E-rate applications have long included a certification that states:  “I acknowledge that the discount level used for shared services is conditional, for future years, upon ensuring that the most disadvantaged schools and libraries that are treated as sharing in the service, receive an appropriate share of benefits from those services.”  Although this certification does not specifically mention E-rate consortia, it is the distribution of consortium discounts that is affected the most.

MOREnet’s banded approach to its application filings was an attempt to meet the spirit of this certification.  Following a PQA review in 2017, however, USAC determined that MOREnet’s bands did not provide adequate precision noting that not all the members in a particular application were represented in each FRN of that application.  USAC then recalculated discounts on an FRN-by-FRN basis; reduced funding on those FRNs deemed to have used improperly high — albeit only marginally so — discount rates; and sought repayment of the “excess” discounts.

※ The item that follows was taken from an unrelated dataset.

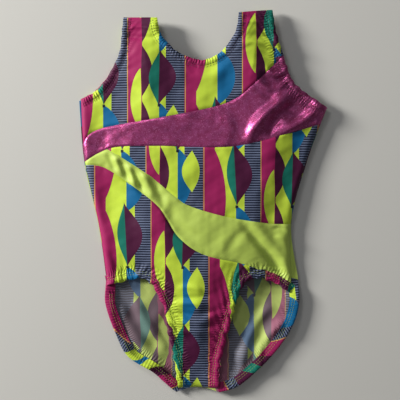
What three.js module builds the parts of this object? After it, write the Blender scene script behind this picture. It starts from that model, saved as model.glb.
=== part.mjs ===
// A child's sleeveless gymnastics leotard, laid flat on its back with a little air in it.
// Millimetres, +Z up. +Y runs to the shoulders, and the origin is on the table under the garment's middle.
// Left and right are as seen from above. Every sewing panel, elastic and seam allowance is its own solid.
import * as THREE from "three";

// Lengths and widths of the laid garment
const bodyLength = 456; // highest shoulder to the lowest point of the leg hems
const chestWidth = 296; // across both underarms
const ribWidth = 264;
const waistWidth = 230;
const hipWidth = 220; // front panel at the hips
const seatWidth = 229; // back panel at the hips, which shows past the front
const shoulderSpan = 176; // outer edge of one strap to the outer edge of the other
const strapWidth = 39;
const neckDrop = 61; // highest shoulder to the bottom of the front neckline
const backNeckDrop = 116; // the same for the scooped back
const armholeDrop = 112; // highest shoulder to the underarms
const crotchWidth = 47;
const liningLength = 95; // up the front from the crotch seam

// Thicknesses and widths of what it is made from
const fabric = 0.8; // knitted nylon and elastane
const elasticWidth = 10;
const elasticThickness = 0.8;
const edgeMargin = 2; // turned edge outside the elastic
const seamWidth = 5; // overlocked seam allowance
const seamThickness = 1.2;
const seamInset = 1; // side edge to its seam allowance

// How it lies
const loft = 11; // how far the front stands up above its joined edges
const sideRound = 50; // width of the rounded flank at each side seam
const strapRound = 80; // length over which a strap comes down to its shoulder seam
const crotchRound = 80;
const clearance = 0.3; // between pieces that lie flat on each other
const drape = 0.7; // between a curved panel and what is sewn under it
const seamGap = 0.25; // half the joint between neighbouring panels
const backShow = 2; // how far the back shows past the front at the left side
const leftStrapDrop = 9; // the left strap lies lower than the right
const strapSlope = 4; // inner corner of a strap below its outer one
const underarmTilt = 5; // the left underarm lies this much higher, and the right this much lower
const neckCentre = -6;
const ribLean = -9; // middle of the body at the ribs, waist and hips
const waistLean = -10;
const hipLean = -5;
const crotchCentre = -5.5;
const crotchRise = 5; // crotch seam above the lowest point of the leg hems

const { lerp, smoothstep } = THREE.MathUtils;
const point = (x, y) => new THREE.Vector2(x, y);
const spline = (points) => new THREE.SplineCurve(points);
const line = (from, to) => new THREE.LineCurve(from, to);

// Levels up the body
const top = bodyLength / 2;
const bottom = -bodyLength / 2;
const underarm = top - armholeDrop;
const torso = (share) => lerp(bottom, underarm, share); // from the leg hems, 0, to the underarms, 1
const ribs = torso(0.8);
const waist = torso(0.587);
const hips = torso(0.4);

// ---- Outline of the garment ----

const leftTip = point(-chestWidth / 2 + backShow, underarm + underarmTilt);
const rightTip = point(chestWidth / 2, underarm - underarmTilt);
const leftHip = point(hipLean - hipWidth / 2, torso(0.372));
const rightHip = point(hipLean + hipWidth / 2 - 1, torso(0.345));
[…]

In approving the waiver, the FCC took a more practical approach.  It found that:

[T]he manner in which MOREnet calculated the Consortium’s discounts is reasonable and consistent with Commission rules and overall policy that encourages consortia purchasing.  In particular, we find relevant that the Commission’s rules or orders do not squarely require that consortia applicants calculate their discounts at the FRN level…Because MOREnet demonstrated its efforts to group applicants based on both services sought by and the discount levels of the applicants, we find MOREnet’s methodology to be reasonable under the circumstances presented and consistent with the Commission’s expectation that the consortium lead try to adjust the discount rate received by each applicant to more accurately reflect what the discount rates would be outside of the consortium.

For additional information on the proper method for distributing E-rate discounts among consortium members with different individual discount rates, see our newsletter of September 29, 2014.

USAC did not issue a Schools and Libraries Program News Brief on Friday, December 27th.